I found the equivalent of the “runner’s wall” in their journeys, where they must break through the pain and the obstacles and then can keep going with renewed energy and spirit. But runners know how far they must go after the breakthrough, be it another half lap or another five miles. There is a finish line.
I’ve found that people in all positions, even after the “breakthrough,” don’t know where they are in the race, let alone where the finish line is.
They do not know what meaning is for them. They may have money in the bank, good relationships, the admiration of others, and the love of their dogs. But they have no metrics for “What now?” They believe that at the end of life there is a tallying, some metaphysical accountant who totals up their contributions, deducts their bad acts, and creates the (hopefully positive) difference.
That difference, they believe, is their “legacy.”
But the thought that legacy arrives at the end of life is as ridiculous as someone who decides to sell a business and tries to increase its valuation the day prior. Legacy is now. Legacy is daily. Every day we create the next page in our lives, but the question becomes who is writing it and what’s being written. Is someone else creating our legacy? Or are we, ourselves, simply writing the same page repeatedly?
Or do we leave it blank?
Our organic, living legacy is marred and squeezed by huge normative pressures. There is a “threshold” point, at which one’s beliefs and values are overridden by immense peer pressure. Our metrics are forced to change.

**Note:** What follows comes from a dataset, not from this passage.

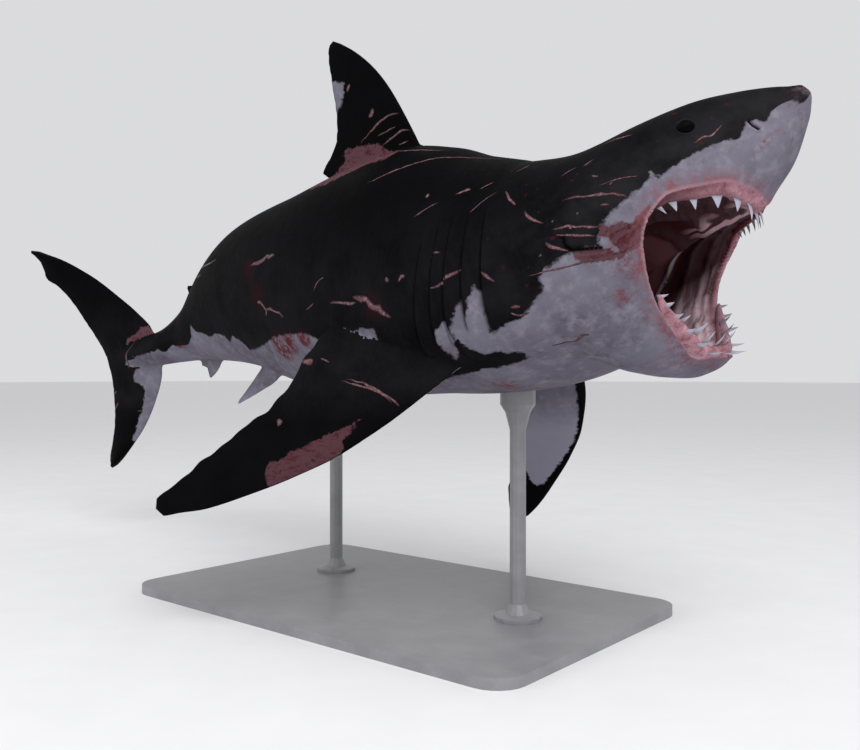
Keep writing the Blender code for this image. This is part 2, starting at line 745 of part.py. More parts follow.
# ---------------------------------------------------------------- stand
def make_stand():
    """Flat base with two rods up to the belly."""
    bm = bmesh.new()
    bmesh.ops.create_cube(bm, size=1.0)
    bmesh.ops.scale(bm, verts=bm.verts, vec=STAND_SIZE)
    bmesh.ops.translate(bm, verts=bm.verts, vec=(*STAND_CENTRE, STAND_SIZE[2] / 2))
    upright = [edge for edge in bm.edges if abs(edge.verts[0].co.z - edge.verts[1].co.z) > 0.001]
    bmesh.ops.bevel(bm, geom=upright, offset=STAND_CORNER, segments=6, profile=0.5, affect="EDGES")
    finish(mesh_object("stand_base", bm, COLLECTION), stand_paint)
    for name, station in zip(("stand_rod_front", "stand_rod_rear"), ROD_STATIONS):
        belly = pose([(station, 0.0, -float(smooth(station, BODY_LINES, 2)))])[0]
        foot = STAND_SIZE[2] + GAP
        top = belly[2] + 0.05
        profile = (
            (foot, 0.095), (foot + 0.014, 0.095), (foot + 0.022, 0.050), (foot + 0.060, ROD_RADIUS),
            (top - 0.200, ROD_RADIUS), (top - 0.130, 0.050), (top - 0.100, 0.070), (top, 0.070),
        )
        rings = []
        for z, radius in profile:
            angles = [2 * math.pi * k / ROD_FACETS for k in range(ROD_FACETS)]
            rings.append([(belly[0] + radius * math.cos(t), belly[1] + radius * math.sin(t), z) for t in angles])
        rod = loft(name, rings, bent=False)
        carve(rod, grown_body())
        finish(rod, stand_paint)


def main():
    """Builds the whole fish and its stand."""
    for obj in list(bpy.data.objects):
        bpy.data.objects.remove(obj)
    make_head()
    make_trunk()
    make_fins()
    make_stand()


main()
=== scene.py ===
"""Dresses the great white shark museum model: skin, mouth, teeth, eyes, scars, stand, studio.

The fish is shaped straight and level first: a is the distance back from the snout
tip, y is to its left and z is up, all in metres. Every piece is then bent along the
spine, so what meets in the straight fish still meets in the swimming one. On the
flanks a place is given as (a, g), where g runs from -1 under the belly, through 0
on the side, to 1 on the back.
"""

import math

import bmesh
import bpy
import numpy as np
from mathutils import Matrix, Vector
from mathutils.bvhtree import BVHTree
from mathutils.kdtree import KDTree


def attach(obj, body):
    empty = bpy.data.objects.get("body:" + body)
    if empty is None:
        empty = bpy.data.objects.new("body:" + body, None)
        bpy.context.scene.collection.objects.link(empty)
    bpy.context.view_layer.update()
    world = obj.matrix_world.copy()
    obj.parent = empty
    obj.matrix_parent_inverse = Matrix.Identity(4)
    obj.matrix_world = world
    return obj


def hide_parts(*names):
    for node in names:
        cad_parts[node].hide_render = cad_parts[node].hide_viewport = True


bl_info = {
    "name": "Great white shark model",
    "version": (1, 0, 0),
    "blender": (4, 5, 0),
    "location": "View3D > Sidebar > Shark",
    "description": "Skin, teeth, eyes, tongue, scars and studio of a life-size great white shark model",
    "category": "Object",
}

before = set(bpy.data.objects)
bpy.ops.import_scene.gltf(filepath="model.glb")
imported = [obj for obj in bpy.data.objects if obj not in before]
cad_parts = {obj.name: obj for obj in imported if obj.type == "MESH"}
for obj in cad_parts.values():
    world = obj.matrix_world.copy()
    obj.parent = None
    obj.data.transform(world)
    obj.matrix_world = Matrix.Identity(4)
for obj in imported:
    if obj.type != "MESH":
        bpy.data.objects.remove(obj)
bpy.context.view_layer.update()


# ---------------------------------------------------------------- lines of the fish
# Distance back, back height, belly depth, half width.
BODY_LINES = (
    (0.000, 0.000, 0.000, 0.000), (0.003, 0.037, 0.016, 0.018), (0.012, 0.047, 0.034, 0.032),
    (0.030, 0.062, 0.056, 0.050), (0.050, 0.080, 0.073, 0.066), (0.150, 0.149, 0.144, 0.149),
    (0.280, 0.219, 0.199, 0.226), (0.450, 0.272, 0.375, 0.345), (0.550, 0.296, 0.488, 0.395),
    (0.620, 0.318, 0.545, 0.408), (0.680, 0.342, 0.556, 0.410), (0.750, 0.375, 0.546, 0.414),
    (0.820, 0.407, 0.498, 0.420), (0.880, 0.430, 0.438, 0.427), (0.930, 0.447, 0.388, 0.433),
    (1.000, 0.477, 0.388, 0.443), (1.250, 0.552, 0.377, 0.462), (1.500, 0.624, 0.372, 0.466),
    (1.750, 0.648, 0.403, 0.465), (2.000, 0.599, 0.444, 0.450), (2.500, 0.450, 0.476, 0.384),
    (3.000, 0.387, 0.362, 0.297), (3.500, 0.268, 0.212, 0.186), (3.750, 0.172, 0.143, 0.146),
    (4.000, 0.104, 0.105, 0.128), (4.200, 0.088, 0.088, 0.080), (4.400, 0.070, 0.070, 0.020),
)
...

In an age of social media, biased press, and bullying, we’ve come to a point where our legacy, ironically, is almost out of our hands.
Yet our “meaning”—our creation of meaning and not a search for some illusive alchemy—creates worth and impact for us and all those with whom we interact.
Anna Filina
I was asking myself the same question. I wonder whether people use social networks to simulate a feeling of accomplishment, because they are unable to achieve it through other means.
Alan Weiss
It’s a huge vanity publishing opportunity. People can use a platform they’d never gain based on individual talent or merits because no one is vetting or evaluating the quality of the ideas. I can understand the Facebook palaver about getting upgraded to first class or a photo someone took of the moon. I find it banal, but it’s no worse than the mundane talk at most bars or cocktail parties.
But the pseudo-crediblity of being “endorsed” by people who have no idea of whether the other person has a criminal record or can even write their own name, and being “liked” by strangers for no reason—this is a pathetic and lonely desperation. The idiocy of someone asking me to endorse them when I’ve never heard of them, or to follow them on Twitter because they’ve chosen to follow me, is beneath stupid. Those people on Twitter claiming to follow thousands of people—really? They’re spending entire days sifting through 140-character entries? For what?
Paul Ryan
I have been thinking about this lately quite a bit too as I’m trying to get a new business off the ground. I’ve come the conclusion that if people appreciate and agree with what your doing and what you are creating they’ll work with you. If they don’t then they won’t.
This concept of getting people to “Like” me is ludicrous, if someone truly likes and/or respects me than I should already know this or they will show it by reaching out to me for advice, or to become one of my customers.
Alan Weiss
People need to see value for them in what you’re doing. You have to meet THEIR self-interests. Otherwise, they may like what you’re doing and even you, but they’re not going to buy anything.
Lynn
Thank you for saying what so many people are thinking but don’t say! As someone who grew up in the US and is now living outside the US, many changes have occurred over the past 5-10 years which have magnified the growing narcisstic society I am seeing! I think fb,etc. is about presenting an alternate ‘image’ based on a need for recognition AND political correctness…a sort of distortion of reality don’t you think?
Alan Weiss
Lynn, I do. I think that people like to create an image for themselves to “advertise” how others should see them (as opposed to how they really are). That’s why all these proclamations about how much they love their partner, and the photos of them addressing some obscure group, or standing next to some pseudo-celebrity, are, at the end of the day, depressingly sad.